• _Problem_
Go through the data below. List every line that holds the word "scene".

• _Data block_
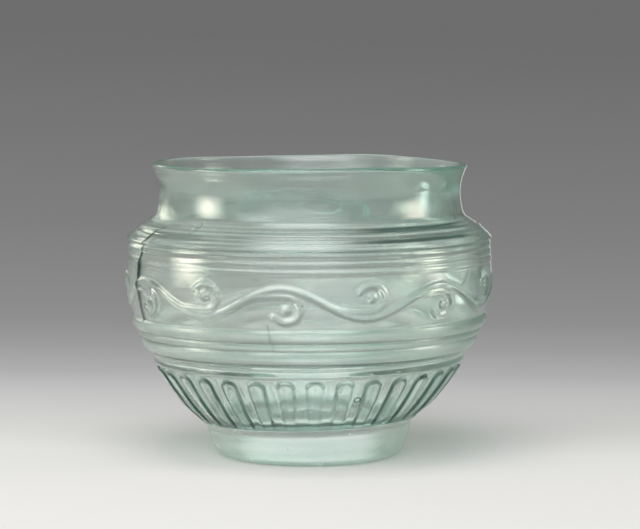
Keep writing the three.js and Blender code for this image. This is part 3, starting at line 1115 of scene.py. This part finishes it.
# The height that the lamps face, and how bright one's middle is against a lamp that is even all over.
CUP_MIDDLE = 0.045
LAMP_MIDDLE = 2.5


def softbox(name, azimuth, elevation, distance, width, height, power, colour=PLAIN, even=0.12):
    """A rectangular lamp with soft edges that faces the cup. azimuth 0 is in front of it and 90 at its right.
    even is how far from its middle the lamp is at its full brightness, as a share of its size."""
    a, e = math.radians(azimuth), math.radians(elevation)
    centre = Vector((0, 0, CUP_MIDDLE))
    out = Vector((math.sin(a) * math.cos(e), -math.cos(a) * math.cos(e), math.sin(e)))
    data = bpy.data.lights.new(name, "AREA")
    data.shape = "RECTANGLE"
    data.size, data.size_y = width, height
    data.energy = power
    data.color = colour
    soften_edges(data, even)
    lamp = bpy.data.objects.new(name, data)
    bpy.context.collection.objects.link(lamp)
    lamp.location = centre + out * distance
    lamp.rotation_euler = (-out).to_track_quat("-Z", "Y").to_euler()
    return lamp


def soften_edges(data, even):
    """Fades a lamp from its middle to its edges, as the cloth of a softbox does."""
    data.use_nodes = True
    tree = data.node_tree
    where = tree.nodes.new("ShaderNodeNewGeometry")
    fades = []
    for across in axes(tree, where.outputs["Parametric"])[:2]:
        off = work_out(tree, "ABSOLUTE", work_out(tree, "SUBTRACT", across, 0.5))
        fades.append(ramp(tree, off, 0.5, even, soft=True))
    strength = work_out(tree, "MULTIPLY", work_out(tree, "MULTIPLY", *fades), LAMP_MIDDLE)
    tree.links.new(strength, tree.nodes["Emission"].inputs["Strength"])


def edge_card():
    """A low narrow card behind the cup at the right, which only shows as a fine light line along its edge."""
    lamp = softbox("edge_card", 165, 0, 0.42, 0.05, 0.16, 0.012)
    lamp.location.z = 0.03
    lamp.visible_camera = False


def make_lights():
    """The softboxes, and a dim grey air."""
    softbox("left_softbox", -80, 9, 0.9, 0.56, 0.76, 6.0, WARM, even=0.0)
    softbox("right_softbox", 84, 12, 0.9, 0.50, 0.68, 4.6, WARM, even=0.0)
    softbox("left_card", -138, 14, 1.1, 0.50, 0.60, 0.9, WARM)
    softbox("overhead_softbox", -10, 66, 1.1, 1.2, 1.0, 7.0)
    softbox("left_key", -42, 30, 1.2, 0.8, 0.8, 1.8)
    softbox("front_wall", -6, 24, 1.5, 2.4, 1.5, 10.5)
    edge_card()
    world = bpy.data.worlds.new("studio_air")
    world.use_nodes = True
    background = world.node_tree.nodes["Background"]
    background.inputs["Color"].default_value = (*AIR, 1)
    background.inputs["Strength"].default_value = AIR_STRENGTH
    bpy.context.scene.world = world


# The camera stands where the ellipses of the rim and the foot say, in metres. Its pitch is in degrees.
IMAGE_WIDTH = 640
FOCAL_PIXELS = 2490
AXIS_PIXEL = 309
CAMERA_DISTANCE = 0.654
CAMERA_HEIGHT = 0.1106
CAMERA_PITCH = 5.3
SENSOR = 36

# How often light may pass a face of the glass, and how often it may bounce off one.
GLASS_BOUNCES = 24
GLOSSY_BOUNCES = 8


def make_camera():
    """The camera at the photograph's angle, shifted so that the cup's axis falls on its own pixel."""
    data = bpy.data.cameras.new("camera")
    data.sensor_width = SENSOR
    data.lens = FOCAL_PIXELS * SENSOR / IMAGE_WIDTH
    data.clip_start = 0.01
    camera = bpy.data.objects.new("camera", data)
    bpy.context.collection.objects.link(camera)
    aside = (IMAGE_WIDTH / 2 - AXIS_PIXEL) * CAMERA_DISTANCE / FOCAL_PIXELS
    camera.location = (aside, -CAMERA_DISTANCE, CAMERA_HEIGHT)
    camera.rotation_euler = (math.radians(90 - CAMERA_PITCH), 0, 0)
    bpy.context.scene.camera = camera


make_camera()
make_lights()
wear(make_sweep(), sweep_material())
wear(make_bowl(), glass(
    "blue_green_glass", tint=(0.38, 0.83, 0.75), density=70, base=(0.985, 1.0, 0.97), milk=0.075,
    clear_rough=0.04, hazy_rough=0.12, striae=0.03, pits=0.12, bump=0.0001, marked=True))
foot_glass = glass(
    "milky_foot_glass", tint=(0.50, 0.84, 0.76), density=45, base=(0.94, 0.99, 0.96), milk=0.28,
    clear_rough=0.20, hazy_rough=0.30, striae=0.35, pits=0.0, bump=0.0001)
streak_foot(foot_glass.node_tree, (0.78, 0.89, 0.84), (0.95, 0.98, 0.97))
wear(make_foot(), foot_glass)

scene = bpy.context.scene
scene.view_settings.view_transform = "Standard"
scene.cycles.max_bounces = GLASS_BOUNCES
scene.cycles.transmission_bounces = GLASS_BOUNCES
scene.cycles.glossy_bounces = GLOSSY_BOUNCES
scene.cycles.transparent_max_bounces = GLASS_BOUNCES
scene.cycles.caustics_reflective = False
scene.cycles.caustics_refractive = False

• _The response_
Keep writing the three.js and Blender code for this image. This is part 3, starting at line 1115 of scene.py. This part finishes it.
    bpy.context.scene.world = world
    bpy.context.scene.camera = camera
scene = bpy.context.scene
scene.view_settings.view_transform = "Standard"
scene.cycles.max_bounces = GLASS_BOUNCES
scene.cycles.transmission_bounces = GLASS_BOUNCES
scene.cycles.glossy_bounces = GLOSSY_BOUNCES
scene.cycles.transparent_max_bounces = GLASS_BOUNCES
scene.cycles.caustics_reflective = False
scene.cycles.caustics_refractive = False